Коль скоро флексия в том или ином языке достигает реального господства, дальнейшее разветвление флективной системы в соответствии с совершенной грамматической интенцией происходит само собой. Уже указывалось, что последующее развитие ведет то к созданию новых форм, то к переосмыслению старых, но пока еще не применявшихся в измененном смысле ни в данном языке, ни в других языках той же семьи. Здесь достаточно вспомнить хотя бы о возникновении греческого плюсквамперфекта, развившегося из одной формы, которая в санскрите была просто вариантом аориста.
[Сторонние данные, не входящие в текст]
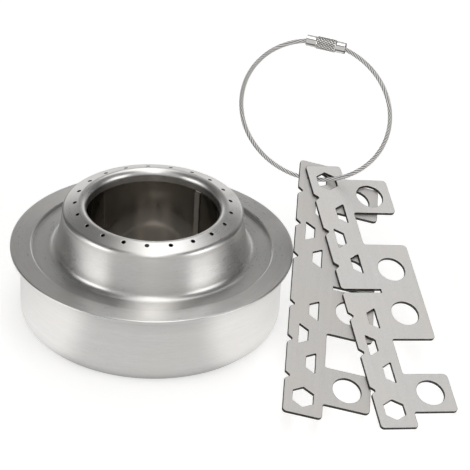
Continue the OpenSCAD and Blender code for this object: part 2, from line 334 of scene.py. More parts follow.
        # hairlines: thin bright bands of two skewed, stretched noises
        s1 = N.noise(N.comb(N.m("ADD", N.m("MULTIPLY", x, 0.9), N.m("MULTIPLY", y, 2.3)),
                            N.m("MULTIPLY", N.m("SUBTRACT", x, N.m("MULTIPLY", y, 0.4)), 0.05), N.m("MULTIPLY", z, 0.3)), 1.0, 1.0, 0.4)
        s2 = N.noise(N.comb(N.m("SUBTRACT", N.m("MULTIPLY", y, 0.7), N.m("MULTIPLY", x, 1.9)),
                            N.m("MULTIPLY", N.m("ADD", y, N.m("MULTIPLY", x, 0.3)), 0.06), N.m("MULTIPLY", z, 0.3)), 1.0, 1.0, 0.4)
        h1 = N.ramp(N.m("ABSOLUTE", N.m("SUBTRACT", s1, 0.5)), 0.0, 0.006, 1.0, 0.0)
        h2 = N.ramp(N.m("ABSOLUTE", N.m("SUBTRACT", s2, 0.5)), 0.0, 0.005, 1.0, 0.0)
        hair = N.m("MULTIPLY", N.m("MAXIMUM", h1, h2), N.ramp(mott, 0.46, 0.60))
        ro = N.m("ADD", ro, N.m("MULTIPLY", hair, 0.10 * scratch))
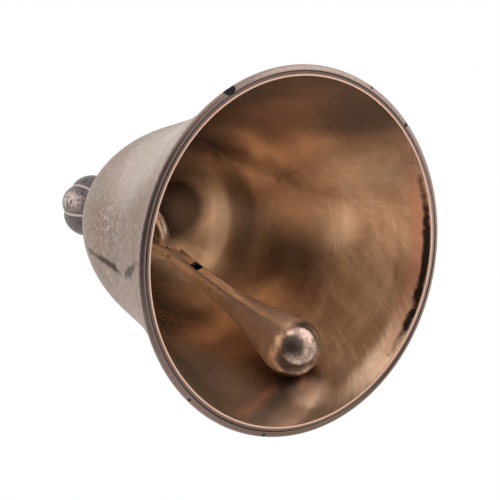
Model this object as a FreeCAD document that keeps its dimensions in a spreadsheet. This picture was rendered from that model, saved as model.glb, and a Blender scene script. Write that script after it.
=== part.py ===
import FreeCAD, Part
import math
import os
import Sketcher

# A six-inch ship's bell with its crown knob and its clapper gear. Millimetres and degrees.
# The origin is the centre of the mouth, +Z runs up the bell's axis, and the bell stands on its lip.
# The clapper gear is stored lying against the wall of the bell, in the vertical swing plane.

DIMENSIONS = [
    # name, value, what it is
    ("crown_top", 131.6, "height of the flat that the collar sits on"),
    ("crown_ceiling", 128.2, "height of the inside flat that the washer bears on"),
    ("crown_hole_radius", 3.3, "clearance hole for the stem"),
    ("crown_land_radius", 9.0, "radius of both flats of the crown"),
    ("lip_radius", 76.0, "widest circle of the lip"),
    ("lip_height", 1.7, "height of the widest circle"),
    ("lip_inner_radius", 71.5, "sharp inner edge of the lip face"),
    ("lip_groove_radius", 73.5, "middle of the fine groove turned in the lip face"),
    ("lip_groove_half_width", 0.35, "half the width of that groove"),
    ("lip_groove_depth", 0.35, "depth of that groove"),
    ("lip_round", 2.0, "rounding of the outer corner of the lip"),
    ("cone_low_radius", 71.6, "outside radius where the lip meets the flared cone"),
    ("cone_low_height", 6.9, "height of that circle"),
    ("cone_high_radius", 58.2, "outside radius where the flared cone meets the waist"),
    ("cone_high_height", 38.5, "height of that circle"),
    ("waist_radius", 49.4, "outside radius low on the waist"),
    ("waist_height", 64.0, "height of that circle"),
    ("neck_radius", 44.6, "outside radius where the waist meets the shoulder"),
    ("neck_height", 82.0, "height of that circle"),
    ("shoulder_radius", 31.5, "outside radius where the shoulder meets the crown"),
    ("shoulder_height", 112.0, "height of that circle"),
    ("dome_radius", 22.0, "outside radius part way over the crown"),
    ("dome_height", 123.9, "height of that circle"),
    ("cone_wall", 2.6, "level thickness of the wall at the cone"),
    ("waist_wall", 2.7, "level thickness of the wall at the waist"),
    ("shoulder_wall", 3.3, "level thickness of the wall at the shoulder"),
    ("dome_wall", 3.6, "level thickness of the wall over the crown"),
    ("dome_drop", 1.9, "how far the inside of the crown lies below the outside at that circle"),
    ("shoulder_drop", 0.4, "the same at the shoulder"),
    ("stem_radius", 3.0, "stem of the yoke bolt"),
    ("stem_top", 149.5, "upper end of the stem, inside the knob"),
    ("collar_radius", 10.4, "collar under the knob"),
    ("collar_top", 133.0, "top of the collar"),
    ("washer_radius", 7.0, "washer inside the crown"),
    ("washer_bottom", 127.0, "underside of that washer"),
    ("knob_foot_radius", 9.4, "foot of the knob"),
    ("knob_neck_radius", 8.7, "neck of the knob"),
    ("knob_neck_height", 138.5, "height of the neck"),
    ("knob_belly_radius", 11.0, "core of the knob between the lobes"),
    ("lobe_height", 150.2, "height of the middle of the lobes"),
    ("lobe_offset", 5.6, "distance of a lobe's centre from the axis"),
    ("lobe_level_radius", 9.2, "level semi-axis of a lobe"),
    ("lobe_upright_radius", 14.0, "upright semi-axis of a lobe"),
    ("lobe_count", 6, "number of lobes"),
    ("lobe_first", 30.0, "azimuth of the first lobe"),
    ("button_radius", 6.3, "small button on top of the knob"),
    ("button_top", 165.6, "top of that button"),
    ("socket_radius", 4.0, "M8 hanging socket in the top of the knob"),
    ("socket_bottom", 153.6, "bottom of that socket"),
    ("knob_bore_gap", 0.05, "clearance of the knob's bore over the stem"),
    ("swing_azimuth", -160.8, "direction of the swing plane, towards the resting ball"),
    ("yoke_pin_height", 111.3, "pin that the hanger's eye rides on"),
    ("yoke_pin_radius", 2.0, "radius of that pin"),
    ("yoke_gap", 5.2, "gap between the ears of the yoke"),
    ("yoke_ear", 2.6, "thickness of one ear"),
    ("yoke_half_width", 4.6, "half the width of the yoke, and the radius of its ends"),
    ("yoke_slot_top", 120.3, "top of the gap between the ears"),
    ("rivet_head_radius", 3.3, "heads of the yoke pin"),
    ("rivet_head_height", 1.4, "height of those heads"),
    ("running_gap", 0.04, "radial clearance of a pin in its hole"),
    ("eye_offset", 3.15, "centre of the hanger's eye, out from the bell's axis"),
    ("eye_height", 107.16, "height of that centre"),
    ("eye_radius", 9.7, "radius of the eye, to the middle of the rod"),
    ("eye_end", 303.0, "how far the rod is bent round"),
    ("rod_radius", 2.2, "rod of the hanger"),
    ("shank_length", 12.6, "straight rod below the eye"),
    ("tongue_half_width", 2.9, "half the width of the flattened tongue"),
    ("tongue_thickness", 3.0, "thickness of the tongue"),
    ("tongue_tail", 9.6, "tongue past the clapper pin"),
    ("clapper_pin_offset", 17.74, "clapper pin, out from the bell's axis"),
    ("clapper_pin_height", 89.83, "height of the clapper pin"),
    ("clapper_pin_radius", 1.3, "radius of that pin"),
    ("clapper_lean", 24.25, "lean of the clapper from upright"),
    ("head_radius", 4.1, "forked head of the clapper"),
    ("head_top", 3.9, "head above the pin"),
    ("head_round", 0.9, "rounding of the top of the head"),
    ("slot_width", 3.4, "slot in the head"),
    ("slot_bottom", 12.4, "slot below the pin"),
    ("flat_depth", 0.4, "how deep the flats down the shaft are filed"),
    ("flat_end", 33.0, "lower end of those flats"),
    ("flare_top_radius", 4.8, "shaft where it starts to flare"),
    ("flare_top", 25.7, "distance of that circle below the pin"),
    ("flare_low_radius", 9.4, "shaft where the flare is straight again"),
    ("flare_low", 57.7, "distance of that circle below the pin"),
    ("flare_curve", 156.0, "radius of the curve between them"),
    ("ball_radius", 12.7, "ball of the clapper"),
    ("ball_centre", 72.24, "ball's centre below the pin"),
    ("ball_cone", 14.0, "half-angle of the cone that runs into the ball"),
]

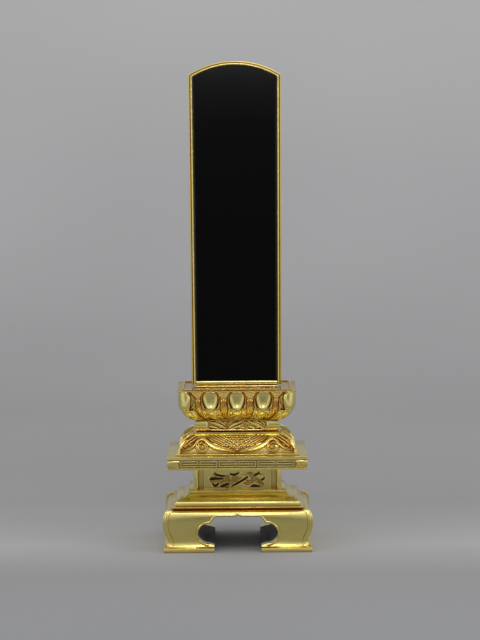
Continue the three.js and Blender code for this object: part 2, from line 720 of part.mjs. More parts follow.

Рассматривая немаловажное влияние звуковых форм на грамматические категории, мы должны по-разному оценивать его, с учетом того, мешают ли эти формы разграничению многообразных грамматических понятий или же просто пока еще не вполне пронизаны этими последними. Даже при самой верной языковой интуиции в ранние периоды языка в результате обильного формотворчества в его чувственной сфере одному грамматическому понятию может соответствовать множество звуковых форм. В эти ранние периоды, когда внутренняя творческая энергия человека была целиком погружена в создание языка, сами слова казались предметами, захватывали воображение своей звучностью и их особенная– природа находила для себя– выражение главным образом в изобилии форм. Лишь позднее, постепенно определенность и всеобщность грамматического понятия стали могучей силой, овладели словами и подчинили их своему единообразию. В греческом, особенно в гомеровском языке, тоже сохранились заметные следы такого раннего состояния. Но в целом именно тут обнаруживается примечательное различие между греческим и санскритом: первый строже распределяет звуковые формы по грамматическим понятиям и разборчивее применяет многообразие этих форм для обозначения более тонких оттенков грамматического смысла, тогда как санскрит больше увлекается техническими средствами обозначения и, с одной стороны, применяет их в большем изобилии, а с другой – лучше хранит единство звуковой формы, достигает в ней большей простоты и допускает меньшее число исключений, чем греческий язык.